How to turn Snapchat Planets on
Snapchat says Friend Solar Systems is off by default for first-time subscribers, so you may need to enable it manually in the Snapchat+ feature management area. The basic process is:
- Open Snapchat and go to your profile.
- Tap Snapchat+.
- Find the Solar System or Friend Solar System setting.
- Turn it on.
If you do not enable it, you may have Snapchat+ and still never see the planets feature on profiles.
Why Snapchat Planets may not show
There are a few common reasons:
- You are not a Snapchat+ subscriber, because the feature is limited to Snapchat+.
- The feature is turned off, since Snapchat says it is off by default for first-time subscribers.
- The person is not in your top friendship range or you are not in theirs, so the badge may not appear in the way you expect.
- Snapchat may adjust feature visibility or defaults over time, as Snap has already announced changes to default behavior for the Solar System feature.

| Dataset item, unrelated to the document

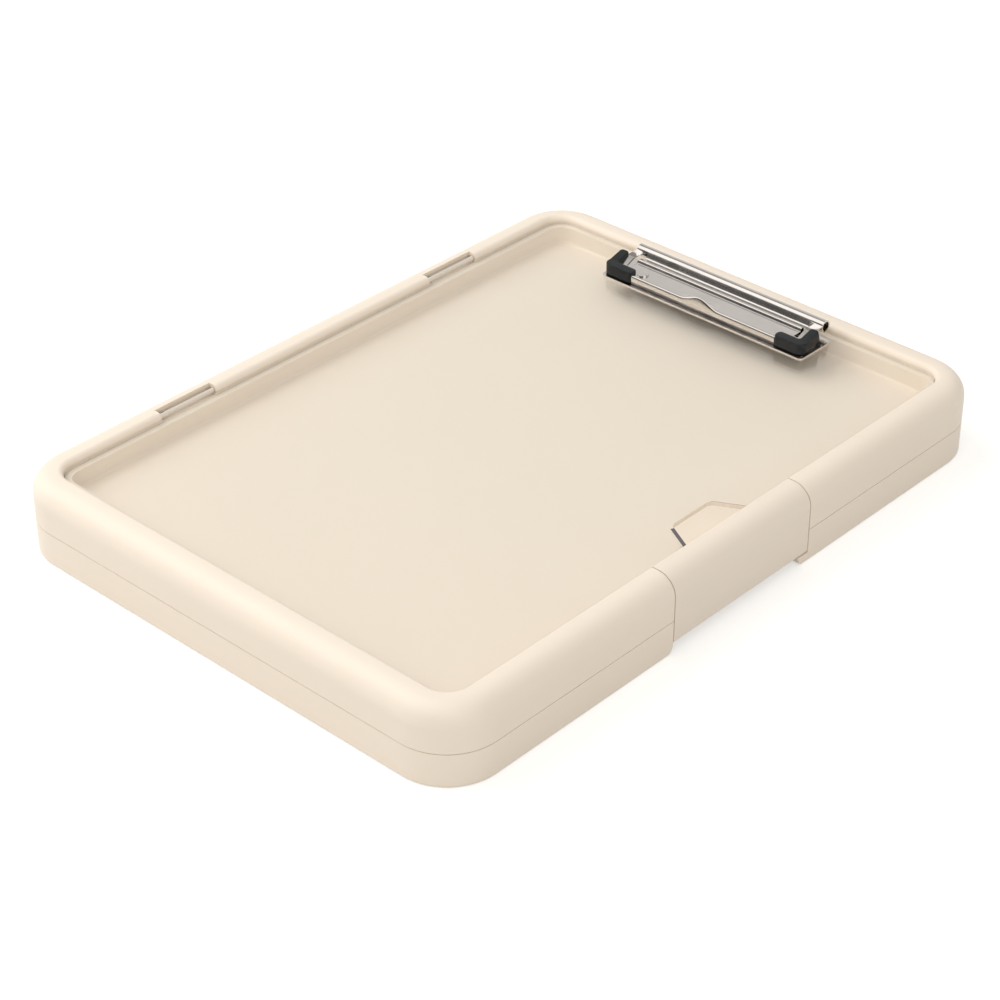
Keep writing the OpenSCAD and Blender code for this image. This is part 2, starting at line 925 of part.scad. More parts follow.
// plan of the front arm with its rounded inner end
module cap_front_plan() {
    translate([cap_inner + cap_end_radius, cap_front])
        square([cap_outer - cap_inner - cap_end_radius, cap_front_width]);
    translate([cap_inner, cap_front + cap_end_radius])
        square([2 * cap_end_radius, cap_front_width - 2 * cap_end_radius]);
    for (y = [cap_front + cap_end_radius, cap_front + cap_front_width - cap_end_radius])
        translate([cap_inner + cap_end_radius, y])
            circle(cap_end_radius);
}

// side arm that rises with the strap inside it, in the Y-Z plane
module cap_side_section()
    polygon([
        [cap_front, lip_bottom],
        [cap_front, cap_top],
        [cap_front + cap_front_width, cap_top],
        [cap_rear, cap_top + cap_rise],
        [cap_rear + cap_slant, lip_bottom + cap_rise + cap_slant / 2],
        [cap_front + cap_front_width, lip_bottom]]);

module jaw_cap(side)
    color("#34383a")
        translate([clip_x, 0, 0])
            mirror([side < 0 ? 1 : 0, 0, 0])
                difference() {
                    union() {
                        translate([0, 0, lip_bottom])
                            linear_extrude(cap_height)
                                cap_front_plan();
                        translate([cap_outer - cap_side_width / 2, 0, 0])
                            along_x(cap_side_width)
                                cap_side_section();
                    }
                    translate([cap_outer - cap_corner, cap_front + cap_corner,
                        lip_bottom - cut])
                        linear_extrude(cap_height + 2 * cut)
                            mirror([0, 1])
                                edge_corner(cap_corner);
                    jaw_strap(running_clearance);
                }

module jaw_cap_left() jaw_cap(-1);

module jaw_cap_right() jaw_cap(1);

module rivet(side)
    color("#b9bcc0")
        translate([clip_x + side * rivet_offset, rivet_y, 0]) {
            translate([0, 0, lid_bottom - washer_thickness])
                cylinder(h = base_top - lid_bottom + washer_thickness, r = rivet_radius);
            translate([0, 0, base_top])
                cylinder(h = rivet_head_height, r1 = rivet_head_radius,
                    r2 = rivet_head_radius - rivet_head_height);
            translate([0, 0, lid_bottom - washer_thickness - rivet_head_height])
                cylinder(h = rivet_head_height,
                    r1 = rivet_head_radius - rivet_head_height,
                    r2 = rivet_head_radius);
        }

module rivet_left() rivet(-1);

module rivet_right() rivet(1);

module rivet_washer(side)
    color("#c4c7ca")
        translate([clip_x + side * rivet_offset, rivet_y,
            lid_bottom - washer_thickness])
            difference() {
                cylinder(h = washer_thickness, r = washer_radius);
                translate([0, 0, -cut])
                    cylinder(h = washer_thickness + 2 * cut,
                        r = rivet_radius + running_clearance);
            }

module rivet_washer_left() rivet_washer(-1);

module rivet_washer_right() rivet_washer(1);

// ---------- nodes ----------

lower_shell();
upper_shell();
hinge_pin_front();
hinge_pin_rear();
lid_panel();
lid_pin_front_outer();
lid_pin_front_inner();
lid_pin_rear_inner();
lid_pin_rear_outer();
latch();
latch_pin();
clip_base();
clip_jaw();
clip_axle();
clip_spring();
jaw_cap_left();
jaw_cap_right();
rivet_left();
rivet_right();
rivet_washer_left();
rivet_washer_right();
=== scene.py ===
"""Dresses a storage clipboard box: two cream shells, a clear writing lid, a side
latch and a low-profile spring clip, with a plain pale stage and a camera."""

import math

import bmesh
import bpy
from mathutils import Matrix, Vector


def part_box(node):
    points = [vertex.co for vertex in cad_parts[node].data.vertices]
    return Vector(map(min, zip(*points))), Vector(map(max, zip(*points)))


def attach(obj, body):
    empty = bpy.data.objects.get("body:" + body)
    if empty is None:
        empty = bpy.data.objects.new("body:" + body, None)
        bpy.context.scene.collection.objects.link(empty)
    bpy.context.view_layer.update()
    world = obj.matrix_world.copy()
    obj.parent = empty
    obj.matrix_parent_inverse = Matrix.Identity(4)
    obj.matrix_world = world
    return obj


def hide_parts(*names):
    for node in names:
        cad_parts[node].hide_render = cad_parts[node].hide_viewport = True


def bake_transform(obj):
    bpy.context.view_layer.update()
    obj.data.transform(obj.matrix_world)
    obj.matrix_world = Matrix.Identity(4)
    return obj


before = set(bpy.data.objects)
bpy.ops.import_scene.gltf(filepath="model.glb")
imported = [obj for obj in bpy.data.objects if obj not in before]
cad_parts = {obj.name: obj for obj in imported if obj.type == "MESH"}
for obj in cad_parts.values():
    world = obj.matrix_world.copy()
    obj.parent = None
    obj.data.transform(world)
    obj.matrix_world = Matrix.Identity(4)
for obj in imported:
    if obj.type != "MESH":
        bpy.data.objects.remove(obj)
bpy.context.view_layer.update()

bl_info = {
    "name": "Storage clipboard box",
    "version": (1, 0, 0),
    "blender": (4, 5, 0),
    "location": "View3D > Sidebar > Clipboard box",
    "description": "Finishes for a storage clipboard box, and a stage to show it on",
    "category": "Object",
}

MM = 0.001
SHELL_NODES = ("lower_shell", "upper_shell")
PIN_NODES = (
    "hinge_pin_front",
    "hinge_pin_rear",
    "lid_pin_front_outer",
    "lid_pin_front_inner",
    "lid_pin_rear_inner",
    "lid_pin_rear_outer",
    "latch_pin",
    "clip_axle",
)
RIVET_NODES = ("rivet_left", "rivet_right", "rivet_washer_left", "rivet_washer_right")
CAP_NODES = {"jaw_cap_left": -1, "jaw_cap_right": 1}

# Lengths, in metres, below which two points or heights count as one.
MERGE_WITHIN = 0.001 * MM
CUT_WITHIN = 0.0001 * MM
LEVEL_WITHIN = 0.1 * MM
# Parts of a unit normal: above the first a face lies flat, above the second it
# faces that way, and the last two tell a top from the side it meets.
LIES_FLAT = 0.9
FACES_THAT_WAY = 0.5
TOP_TILT = 0.6
SIDE_TILT = 0.55
SHARP_FROM = math.radians(38)

# Material slots of the writing lid. The last holds painted shade for the notch's ends.
SHEET, CUT_EDGE, NOTCH_SHADE = range(3)
# No edge of the finger notch is this far from the middle of the lid's side.
NOTCH_SPAN = 30 * MM

# What bright metal mirrors of the studio, from its near end to its far end, and
# how much brighter than the bands' own levels that is.
MIRRORED_GAIN = 1.4
STUDIO_BANDS = (
    (0.0, 0.06),
    (0.165, 0.06),
    (0.205, 0.95),
    (0.54, 0.95),
    (0.57, 0.2),
    (0.70, 0.2),
    (0.74, 0.47),
    (1.0, 0.55),
)
WARM_SKY = (1.0, 0.985, 0.955, 1)
WHITE = (1.0, 1.0, 1.0, 1)
# The floor's own colour, how far it is lifted to white, and half its width.
FLOOR_COLOUR = (0.70, 0.69, 0.665, 1)
FLOOR_LIFT = 0.50
FLOOR_HALF = 20
# Where the lamps stand and how wide they are, in metres.
KEY_LAMP_PLACE, KEY_LAMP_SIZE = (-0.88, -0.36, 1.05), 1.5
FILL_LAMP_PLACE, FILL_LAMP_SIZE = (1.05, -1.15, 1.35), 2.0
# The camera's sensor, in millimetres, and the nearest thing it sees, in metres.
SENSOR_WIDTH = 36
CAMERA_CLIP_START = 0.01


# ---------- finishes ----------


class Flow:
    """An output of a node. Arithmetic on it adds the Math nodes."""

    def __init__(self, finish, socket):
        self.finish = finish
        self.socket = socket

    def maths(self, operation, first, second, clamp=False):
        return self.finish.node(
            "ShaderNodeMath",
            {"operation": operation, "use_clamp": clamp},
            {0: first, 1: second},
        )

    def __add__(self, other):
        return self.maths("ADD", self, other)

    def __sub__(self, other):
        return self.maths("SUBTRACT", self, other)

    def __mul__(self, other):
        return self.maths("MULTIPLY", self, other)

    def clamped(self):
        """The output, kept between 0 and 1."""
        return self.maths("ADD", self, 0.0, clamp=True)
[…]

Is Snapchat Planets public?
No, Snapchat says the feature is private and not visible to everyone else. It is designed as a personal friendship insight for Snapchat+ users rather than a public ranking board on your account.
Important thing to know
Snap specifically said in 2026 that the Solar System is optional, private, used by a very small share of the community daily on average, and is not a numerical ranking shown publicly to others. That is useful context because many online explanations make the feature sound more public or more exact than Snapchat itself describes it.
Questions You Might Have
Do Snapchat Planets mean someone is my best friend?
They mean the feature is reflecting closeness in a top-friends system, but the exact planet shown represents a position in the ranking rather than a public label everyone can see.
Can Snapchat Planets change?
Yes, because they reflect interaction patterns over time rather than a permanent fixed status.
Do I need Snapchat+ to use Snapchat Planets?
Yes, Snapchat’s official support says Friend Solar Systems is a Snapchat+ feature.
Why did Snapchat Planets disappear?
The most likely reasons are that the feature was turned off, the subscription changed, or Snapchat adjusted the settings/defaults for that account.